Washington, DC: A team from the International Monetary Fund (IMF), led by Mr. Ivohasina Fizara Razafimahefa, Mission Chief for The Gambia, held discussions with the Gambian authorities during September 21–October 4, 2022, on the fifth review of The Gambia’s economic program supported by the IMF’s Extended Credit Facility (ECF) arrangement.
At the conclusion of the mission, Mr. Razafimahefa issued the following statement:
“The mission team reached staff-level agreement with the authorities on the economic and financial policies that could support the IMF Executive Board’s completion of the fifth review under the ECF arrangement. Despite the challenges caused by the repercussions of the war in Ukraine and the lingering effects of the COVID-19 pandemic, all quantitative performance criteria and three out of four indicative targets at end-June 2022 were met. Structural reforms are also advancing. The IMF Executive Board’s consideration of the staff report on the review is tentatively scheduled for December 2022. Upon the Board’s approval, SDR 5 million (equivalent to about US$[6.4] million) will be made available to The Gambia.
“Owing to the repercussions of the war in Ukraine and the lingering effects of the COVID-19 pandemic, GDP is forecast to grow by 4.5 percent in 2022, a downward revision from the 5.6 percent forecast at the time of the 4th ECF review.
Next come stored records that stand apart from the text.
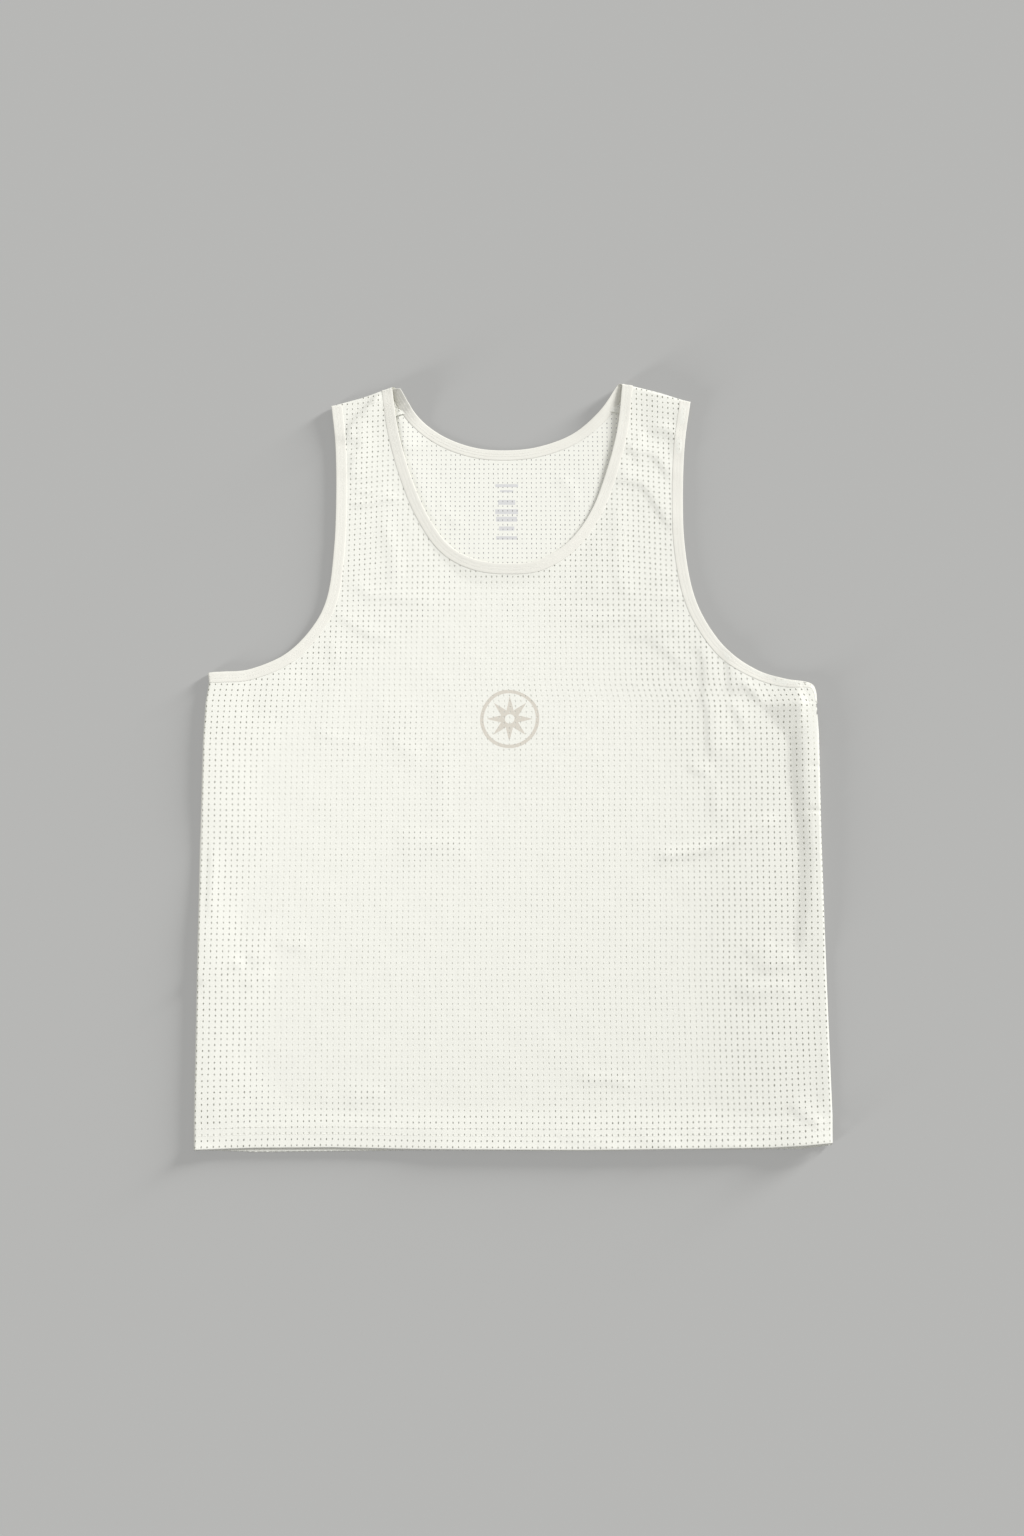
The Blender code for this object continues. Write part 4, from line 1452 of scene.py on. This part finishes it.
@dataclass
class FrontPanel(PerforatedPanel):
    """The front, which runs over the shoulder folds to the seams on the back."""

    seam_step: float = 0.45

    # slope of the rows on a strap, its middle and half its width, and where the slope sets in
    ROW_SLOPE = 0.12
    STRAP_MIDDLE = 130.0
    STRAP_HALF = 32.0
    SLOPE_FROM = (110.0, 70.0)
    # middle and half of the band of finer cells at a fold, past it
    FOLD_CELLS = (5.0, 12.0)
    # height of the seam allowance over the cloth, and the span in which it gets there
    ALLOWANCE_STEP = (1.1, 1.5)

    def row_slope(self, x: Array, y: Array) -> Array:
        """Rows rise towards the neck on the straps."""
        start, span = self.SLOPE_FROM
        climb = np.tanh((self.STRAP_MIDDLE - np.abs(x)) / self.STRAP_HALF) * self.STRAP_HALF
        return self.ROW_SLOPE * climb * ease((y - start) / span)

    def over_fold(self, x: Array, y: Array) -> dict[str, Array]:
        """What a shoulder fold does to places of the unfolded plan.

        Args:
            x, y: the places.

        Returns:
            past: distance past the fold; outward: vector off the shoulder; foot_x, foot_y: the
            fold under the place; radius: of the fold there; turn: angle round it; over: length
            beyond it on the back.
        """
        past, outward = past_fold(x, y)
        gone = np.clip(past, 0.0, None)
        foot_x, foot_y = x - gone * outward[..., 0], y - gone * outward[..., 1]
        low = LIES[Face.BACK].height(foot_x, foot_y)
        radius = (self.height(foot_x, foot_y) - low) / 2.0
        turn = np.minimum(gone / radius, math.pi)
        over = np.clip(gone - math.pi * radius, 0.0, None)
        return {"past": past, "outward": outward, "foot_x": foot_x, "foot_y": foot_y,
                "radius": radius, "turn": turn, "over": over}

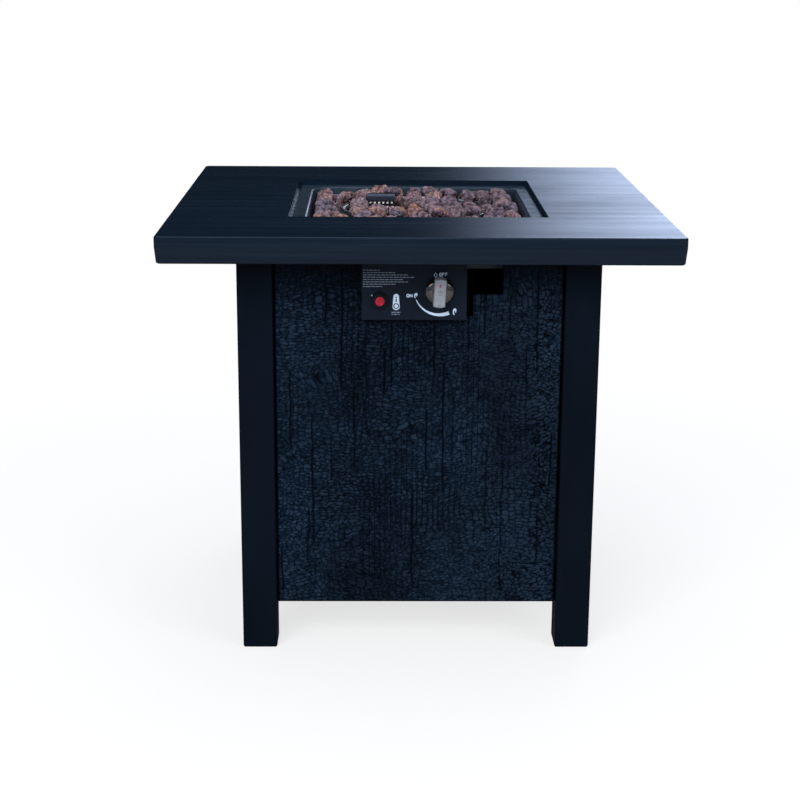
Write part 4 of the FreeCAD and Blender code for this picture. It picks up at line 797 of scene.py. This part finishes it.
def islands(node):
    """Each loose part of a node's mesh, as an array of its points."""
    mesh = bmesh.new()
    mesh.from_mesh(nodes[node].data)
    mesh.transform(nodes[node].matrix_world)
    bmesh.ops.remove_doubles(mesh, verts=mesh.verts[:], dist=0.01 * MM)
    found, done = [], set()
    for first in mesh.verts:
        if first in done:
            continue
        group, edge_of = [first], [first]
        done.add(first)
        while edge_of:
            for edge in edge_of.pop().link_edges:
                for vert in edge.verts:
                    if vert not in done:
                        done.add(vert)
                        group.append(vert)
                        edge_of.append(vert)
        found.append(np.array([vert.co[:] for vert in group]))
    mesh.free()
    return found


def hull_planes(points):
    """Outward normals and distances of the hull's faces, seen from the middle of the points."""
    middle = points.mean(0)
    mesh = bmesh.new()
    for point in points - middle:
        mesh.verts.new(point)
    bmesh.ops.convex_hull(mesh, input=mesh.verts[:])
    mesh.normal_update()
    planes = {}
    for face in mesh.faces:
        normal = np.array(face.normal[:])
        away = float(normal @ np.array(face.verts[0].co[:]))
        if away < 0:
            normal, away = -normal, -away
        planes[tuple(np.round(normal, 2))] = (*normal, away)
    mesh.free()
    table = np.array(list(planes.values()))
    return middle, table[:, :3], table[:, 3]


def ball(detail):
    """Points and triangles of a unit ball made from an icosahedron."""
    mesh = bmesh.new()
    bmesh.ops.create_icosphere(mesh, subdivisions=detail, radius=1.0)
    points = np.array([vert.co[:] for vert in mesh.verts])
    faces = np.array([[vert.index for vert in face.verts] for face in mesh.faces])
    mesh.free()
    return points, faces


def solid_noise(points, cell, grid):
    """Smooth noise from 0 to 1 at points in space, repeating past the grid's side."""
    side = grid.shape[0]
    scaled = points / cell
    whole = np.floor(scaled).astype(int)
    part = scaled - whole
    part = part * part * (3 - 2 * part)
    total = np.zeros(len(points))
    for dx in (0, 1):
        for dy in (0, 1):
            for dz in (0, 1):
                share = np.prod(np.where(np.array((dx, dy, dz)) == 1, part, 1 - part), axis=1)
                x, y, z = ((whole + (dx, dy, dz)) % side).T
                total += share * grid[x, y, z]
    return total


def pores(points, cell, spots):
    """Distance, in cells, from points to the nearest of the scattered pore centres."""
    side = spots.shape[0]
    scaled = points / cell
    whole = np.floor(scaled).astype(int)
    nearest = np.full(len(points), 9.0)
    for dx in (-1, 0, 1):
        for dy in (-1, 0, 1):
            for dz in (-1, 0, 1):
                near = whole + (dx, dy, dz)
                x, y, z = (near % side).T
                away = np.linalg.norm(near + spots[x, y, z] - scaled, axis=1)
                nearest = np.minimum(nearest, away)
    return nearest


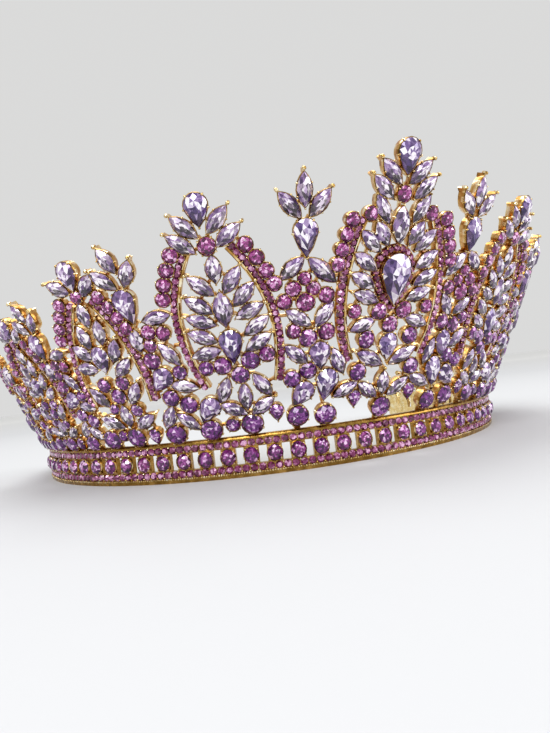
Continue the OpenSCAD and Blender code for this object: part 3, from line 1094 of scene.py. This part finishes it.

Nonetheless, some sectors, including tourism, construction and agriculture, have shown positive signs. The inflation rate entered two-digits territory in April 2022 and reached 12.9 percent in August 2022, mainly driven by global high food and energy prices induced by the war in Ukraine, combined with supply chain disruptions and high freight costs.
“The authorities are taking measures to address the implications of the multiple and large exogenous shocks. Revenue collection on fuel products was reduced to contain domestic fuel price increases. Improved collection of non-oil related taxes and prudent budget execution helped contain the overall fiscal balance at 2.4 percent of GDP at end-June 2022. Nonetheless, pressures have intensified, and some budgetary slippages were noted at end-September 2022. To tame inflation and anchor inflation expectations, the Central Bank increased the policy rate twice by a total of 2 percentage points, bringing the rate to 12 percent. The monetary policy stance will be tightened further, as needed to contain inflation. To address foreign exchange market pressures, the CBG will henceforth ensure a smooth functioning of the forex market, and the exchange rate policy will aim at restoring the equilibrium between supply and demand.
“The Gambian authorities continue to fulfill their commitments to transparency requirements for COVID-19-related spending. They resumed the reporting of COVID-19 spending in the monthly budget execution report. The National Audit Office (NAO) will soon complete the second phase of an ex-post audit of the COVID-19-related spending. Good progress has also been made on revenue administration and public financial management, including the digitalization of tax collection systems, and budget and debt management processes.
“Going forward, economic growth is expected at 6 percent in 2023 and 6.5 percent in 2024. These projections are predicated on a dissipation of commodity price shocks, a non-occurrence of an abrupt global slowdown or recession, full recovery of the tourism sector, and continued good performance of private construction and agriculture. Risks to the outlook are tilted to the downside, including the uncertainty about the war in Ukraine, the path of the COVID-19 pandemic, and the vagaries of climate change, which pose significant threats to the economy.
“The mission team met with [His Excellency Adama Barrow, President of The Republic of The Gambia] and His Excellency Badara Alieu Joof, Vice President of The Republic of The Gambia; and held discussions with Minister of Finance and Economic Affairs, Seedy Keita; Minister of Tourism, Hamat Bah; Minister of Transport Works and Infrastructure, Ebrima Sillah; Minister of Agriculture, Demba Sabally; Governor of the Central Bank of The Gambia, Buah Saidy; senior government and central bank officials.
The mission team also had fruitful discussions with representatives of the private sector, civil society, and development partners. The mission team would like to thank the Gambian authorities for the constructive discussions and the good collaboration.”
The Extended Credit Facility (ECF) provides financial assistance to countries with protracted balance of payments problems. It supports countries’ economic programs aimed at moving toward a stable and sustainable macroeconomic position consistent with strong and durable poverty reduction and growth. The ECF may also help catalyze additional foreign aid.